«Al encontrarme con tus palabras, yo las devoraba; ellas eran mi gozo y la alegría de mi corazón, porque yo llevo tu nombre, Señor Dios Todopoderoso». Jeremías 15:16, NVI
TUVE UN SUEÑO en el que me veía ante un grupo, * hablando con ellos de la fe y tratando de hacerles comprender que les faltaba mucho en este sentido. […] Tenían una experiencia deficiente en el conocimiento de Dios y de su Redentor.

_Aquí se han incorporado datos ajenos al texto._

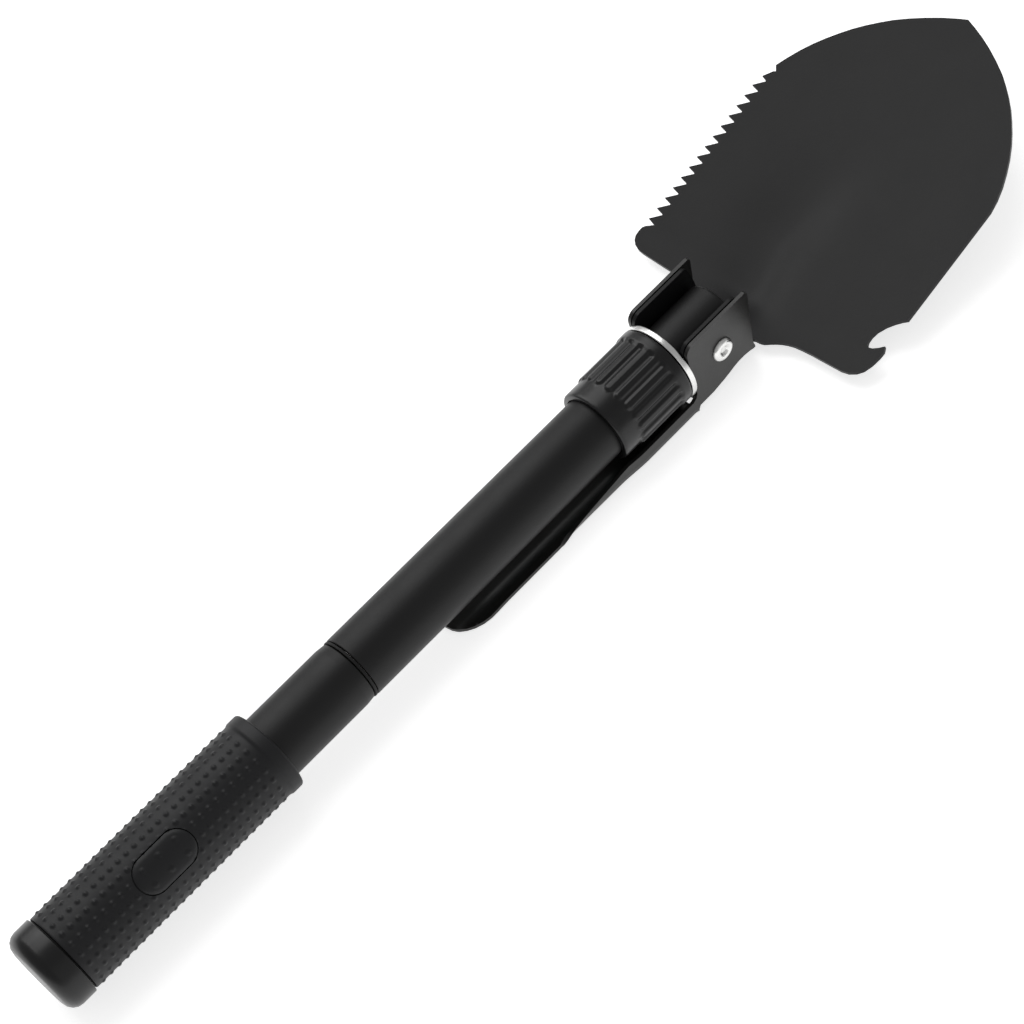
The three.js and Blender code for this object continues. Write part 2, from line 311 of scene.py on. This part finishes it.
COAT_BLADE = material("blade_coat_black", (0.0100, 0.0100, 0.0104), 0.34, grain=0.30,
                      grain_scale=1600, vary=0.05, rough_vary=0.02, blotch_scale=14, spec=0.14)
COAT = material("powder_coat_black", (0.0070, 0.0070, 0.0072), 0.46, grain=0.30, grain_scale=1300,
                vary=0.08, rough_vary=0.03, spec=0.28)
# The pick's coat is a black coat like the tubes', but its base is set lighter and a little warmer as
# painted light. The lift stands in for fill light in the pick's channel, which lies in the handle's
# shadow, and the warmth for the warm bounce on the ears' outer faces.
COAT_PICK_PAINTED_LIGHT = material("pick_coat_painted_light", (0.0104, 0.0102, 0.0096), 0.36, grain=0.22,
                        grain_scale=1100, vary=0.08, rough_vary=0.03, spec=0.44)
STEEL = material("zinc_steel", (0.78, 0.78, 0.77), 0.28, metal=1.0, grain=0.2, grain_scale=700,
                 vary=0.05)
TURNED = material("turned_steel", (0.60, 0.60, 0.59), 0.32, metal=1.0, grain=0.3,
                  grain_scale=500, brushed=LATHE_GRAIN, vary=0.06)
COLLAR = material("collar_plastic_black", (0.0050, 0.0050, 0.0053), 0.30, grain=0.10,
                  grain_scale=700, vary=0.08, rough_vary=0.03, spec=0.36)
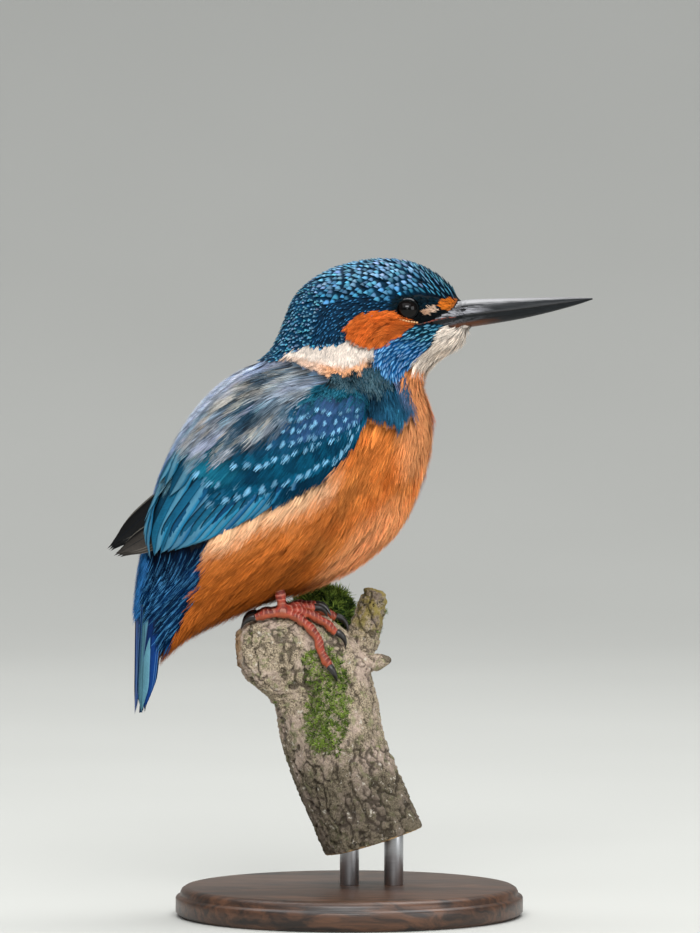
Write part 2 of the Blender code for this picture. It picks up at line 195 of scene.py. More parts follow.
def cad_points(*nodes: str) -> Shell:
    """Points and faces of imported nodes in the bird's frame."""
    meshes = [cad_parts[name].data for name in nodes]
    return together(
        [(read_mesh(mesh)[0], [tuple(face.vertices) for face in mesh.polygons]) for mesh in meshes])


def search_tree(*nodes: str) -> BVHTree:
    """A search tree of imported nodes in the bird's frame."""
    points, faces = cad_points(*nodes)
    return BVHTree.FromPolygons([Vector(p) for p in points], faces)


def add_object(name: str, mesh: Mesh) -> Object:
    """Put a mesh in the scene as a smooth object."""
    mesh.shade_smooth()
    obj = bpy.data.objects.new(name, mesh)
    bpy.context.scene.collection.objects.link(obj)
    return obj


def plain_mesh(obj: Object, name: str) -> Mesh:
    """Keep what an object's modifiers make as a plain mesh and remove the object."""
    graph = bpy.context.evaluated_depsgraph_get()
    mesh = bpy.data.meshes.new_from_object(obj.evaluated_get(graph))
    mesh.name = name
    bpy.data.objects.remove(obj)
    return mesh


def make_mesh(name: str, points: Array, faces: Faces) -> Mesh:
    """A mesh from points of the bird's frame.

    Args:
        name: The mesh's name.
        points: Places in millimetres.
        faces: Corner numbers of each face.

    Returns:
        The new mesh, in metres of the scene.
    """
    mesh = bpy.data.meshes.new(name)
    mesh.from_pydata(to_scene(points).tolist(), [], faces)
    mesh.update()
    return mesh


def put_vectors(mesh: Mesh, name: str, values: Array) -> None:
    """Store three numbers a point on a mesh.

    Args:
        mesh: Where they go.
        name: The attribute's name.
        values: One row, or a row for each point.
    """
    layer = mesh.attributes.new(name, "FLOAT_VECTOR", "POINT")
    rows = np.broadcast_to(np.asarray(values, np.float32), (len(mesh.vertices), 3))
    layer.data.foreach_set("vector", np.ascontiguousarray(rows).ravel())


def grid_faces(rows: int, columns: int, closed: bool, looped: bool = False) -> Faces:
    """Faces of a grid whose points are numbered row by row.

    Args:
        rows: Number of rows of points.
        columns: Points in a row.
        closed: True if the last column joins the first.
        looped: True if the last row joins the first.

    Returns:
        Corner numbers of each face.
    """
    faces = []
    for i, j in itertools.product(range(rows if looped else rows - 1),
            range(columns if closed else columns - 1)):
        k = (j + 1) % columns
        here, ahead = i * columns, (i + 1) % rows * columns
        faces.append((here + j, ahead + j, ahead + k, here + k))
    return faces


# -------- node trees


class Wire:
    """A node's output, which takes part in Python arithmetic."""

    def __init__(self, graph: "Graph", socket: bpy.types.NodeSocket) -> None:
        """Keep the tree and the socket."""
        self.graph = graph
        self.socket = socket

    def output(self, name: Union[int, str]) -> "Wire":
        """Another output of the same node."""
        return Wire(self.graph, self.socket.node.outputs[name])


Operand = Union[Wire, float]


def arithmetic(operation: str, swapped: bool = False) -> Callable[[Wire, Operand], Wire]:
    """Make an operator of Wire that adds one Math node.

    Args:
        operation: The Math node's operation.
        swapped: True for the reflected form, whose other operand comes first.

    Returns:
        The operator's method.
    """

    def method(self: Wire, other: Operand) -> Wire:
        """Work out the operation on this value and the other."""
        pair = (other, self) if swapped else (self, other)
        return self.graph.node("ShaderNodeMath", dict(enumerate(pair)), operation=operation)

    return method


for _name, _operation in (("add", "ADD"), ("sub", "SUBTRACT"), ("mul", "MULTIPLY"),
                          ("truediv", "DIVIDE"), ("pow", "POWER")):
    setattr(Wire, f"__{_name}__", arithmetic(_operation))
    setattr(Wire, f"__r{_name}__", arithmetic(_operation, swapped=True))


class Graph:
    """A node tree built by calls and by arithmetic on wires."""

    def __init__(self, tree: bpy.types.NodeTree) -> None:
        """Keep the tree that nodes go into."""
        self.tree = tree

    def node(self, kind: str, sockets: Optional[Mapping[Union[int, str], Any]] = None,
            output: Union[int, str] = 0, **settings: Any) -> Wire:
        """Add one node.

        Args:
            kind: The node's type.
            sockets: A value or a wire for each named or numbered input.
            output: Which output to return.
            settings: The node's own properties.

        Returns:
            That output.
        """
        made = self.tree.nodes.new(kind)
        for name, value in settings.items():
            setattr(made, name, value)
        for name, value in (sockets or {}).items():
            self.feed(made.inputs[name], value)
        return Wire(self, made.outputs[output])

    def feed(self, socket: bpy.types.NodeSocket, value: Any) -> None:
        """Link a wire to an input, or set the input's own value or colour code.

        Args:
            socket: The input.
            value: A wire, a number, a text, or a code such as #c8642d for a colour.
        """
        if isinstance(value, Wire):
            self.tree.links.new(value.socket, socket)
        elif socket.type == "RGBA":
            socket.default_value = (*linear(value), 1.0)
        else:
            socket.default_value = value

    def attribute(self, name: str) -> Wire:
        """A named attribute of the surface."""
        return self.node("ShaderNodeAttribute", attribute_name=name)

    def parts(self, vector: Union[Wire, str]) -> tuple[Wire, Wire, Wire]:
        """The three numbers of a vector, or of the attribute with that name."""
        vector = self.attribute(vector) if isinstance(vector, str) else vector
        first = self.node("ShaderNodeSeparateXYZ", {0: vector})
        return first, first.output(1), first.output(2)

    def vector(self, x: Operand, y: Operand, z: Operand) -> Wire:
        """A vector of three numbers."""
        return self.node("ShaderNodeCombineXYZ", {0: x, 1: y, 2: z})

    def maths(self, operation: str, value: Wire) -> Wire:
        """A Math node on one value."""
        return self.node("ShaderNodeMath", {0: value}, operation=operation)

    def vector_math(self, operation: str, a: Any, b: Any) -> Wire:
        """A Vector Math node on two vectors."""
        output = "Value" if operation in ("DOT_PRODUCT", "DISTANCE") else 0
        return self.node("ShaderNodeVectorMath", {0: a, 1: b}, output, operation=operation)

    def scaled(self, vector: Any, factor: Operand) -> Wire:
        """A vector times a number."""
        return self.node("ShaderNodeVectorMath", {0: vector, "Scale": factor}, operation="SCALE")

    def step(self, value: Wire, low: float, high: float) -> Wire:
        """Rise smoothly from 0 at low to 1 at high."""
        sockets = {0: value, 1: low, 2: high}
        return self.node("ShaderNodeMapRange", sockets, interpolation_type="SMOOTHSTEP")

    def mixed(self, factor: Operand, a: Any, b: Any) -> Wire:
        """A blend of two colours."""
        return self.node("ShaderNodeMix", {0: factor, 6: a, 7: b}, 2, data_type="RGBA")

    def cloud(self, vector: Wire, scale: float, detail: float = 2.0, roughness: float = 0.5) -> Wire:
        """A noise texture's value, around 0.5."""
        sockets = {"Vector": vector, "Scale": scale, "Detail": detail, "Roughness": roughness}
        return self.node("ShaderNodeTexNoise", sockets)


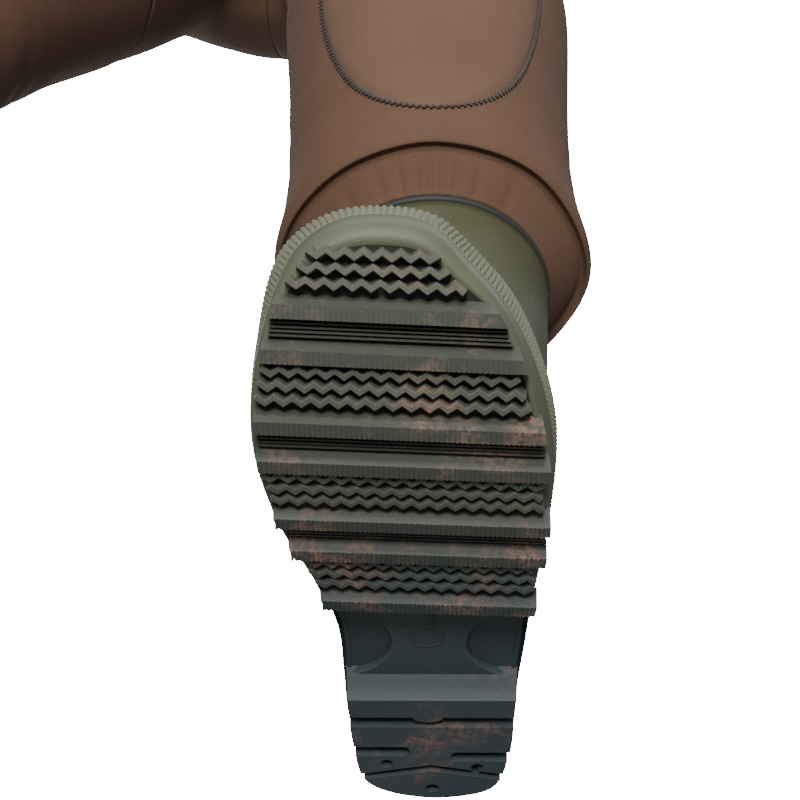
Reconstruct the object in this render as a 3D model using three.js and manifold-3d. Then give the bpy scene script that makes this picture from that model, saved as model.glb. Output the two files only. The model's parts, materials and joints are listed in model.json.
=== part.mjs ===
// Chest waders: neoprene bib and legs on moulded rubber boots, with elastic braces and a wading belt.
// Millimetres, +Z up. The origin is where the braces rest on the wearer's shoulders, midway between them.
// The wearer faces -Y and their left side is +X. The legs hang apart, as on a mannequin.
import * as THREE from "three";
import { mergeVertices } from "three/addons/utils/BufferGeometryUtils.js";
import Module from "manifold-3d";

const wasm = await Module();
wasm.setup();

// ---- Driving dimensions ----
const CLEAR = 0.4; // gap between neighbours that are sewn, glued or clipped together
const NEOPRENE = 5; // thickness of the fabric
const SPLAY = THREE.MathUtils.degToRad(11); // each leg's angle outwards
const HIP = { x: 122, z: -650 }; // centre of each hip
const LEG_LENGTH = 850; // hip to tread
const THIGH_LEAN = Math.tan(THREE.MathUtils.degToRad(7)); // knee ahead of the hip
const SHIN_LEAN = Math.tan(THREE.MathUtils.degToRad(8)); // knee ahead of the ankle
const KNEE_Z = -350; // below the hip
const ANKLE_Y = -KNEE_Z * -THIGH_LEAN + (LEG_LENGTH + KNEE_Z) * SHIN_LEAN; // behind the hip
const LEG_SIDES = 20;

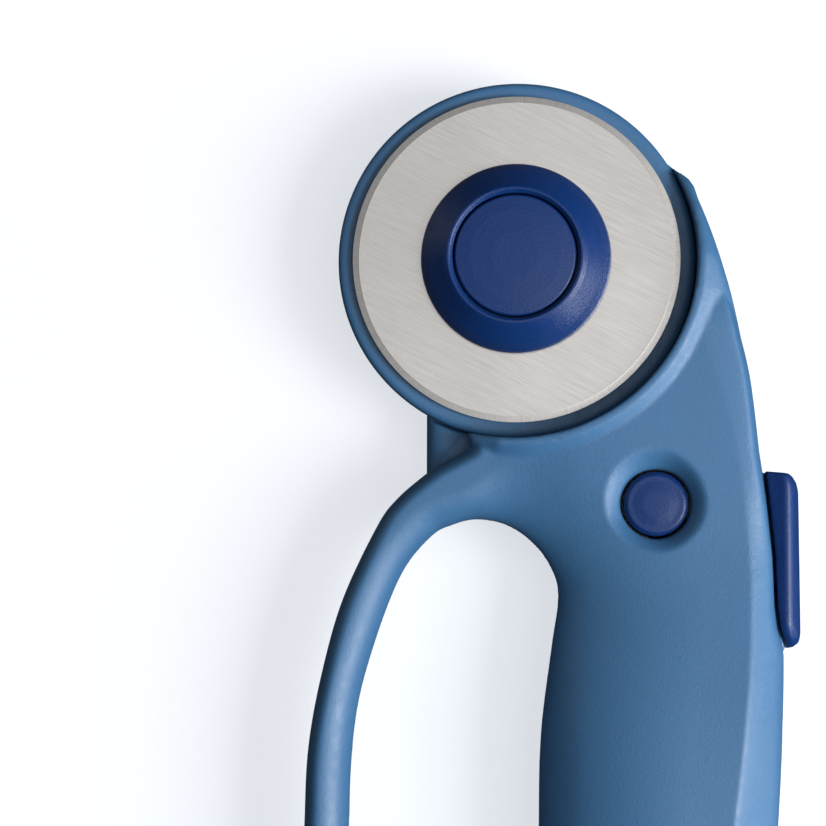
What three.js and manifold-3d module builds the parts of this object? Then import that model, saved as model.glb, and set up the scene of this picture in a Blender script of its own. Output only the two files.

Yo procuraba mostrarles que debían ser capaces de exponer en forma inteligente las palabras de Juan: «¡Este es el Cordero de Dios, que quita el pecado del mundo!» (Juan 1: 29), para que pudieran contemplarlo como el portador de sus pecados.
Luego se abrió ante mí la Palabra de Dios, rodeada de una luz hermosísima y sorprendente. Fueron pasando página tras página, y leí las misericordiosas invitaciones y palabras de súplica a buscar la gloria y la voluntad de Dios, y todas las demás cosas serían añadidas. Estas invitaciones, promesas y seguridades se destacaban en letras doradas. «¿Por qué no nos aferramos a ellas?», dije. Busquemos primeramente conocer a Dios antes que nada. Escudriñemos las Escrituras. Alimentémonos de las palabras de Cristo, que son espíritu y vida, y nuestro conocimiento aumentará y se expandirá. Estudiemos la Biblia. No estudiemos la filosofía contenida en muchos libros, sino la filosofía de la Palabra del Dios viviente. Otras producciones literarias tienen poca importancia cuando se comparan con esta. No introduzcamos en nuestra mente tantas cosas vulgares que no satisfacen. En la Palabra de Dios se despliega un rico banquete ante nosotros. Es la mesa del Señor, abundantemente provista, donde podemos comer y satisfacernos.
Las promesas de Dios resplandecían de manera clara y precisa, como con letras de oro. ¿Por qué, por qué no las apreciamos? ¿Por qué no están nuestros corazones llenos de gratitud y alabanza? ¿Por qué permanecemos en silencio? […] Malversamos el talento del habla.
Dediquemos el talento del buen habla a Dios en acción de gracias y regocijo, lo cual glorificará su nombre. Entreguémonos completamente a Dios. «Que la paz de Cristo reine en sus corazones […]. Y sean agradecidos» (Col. 3: 15, DHH). — Carta 47, 1898.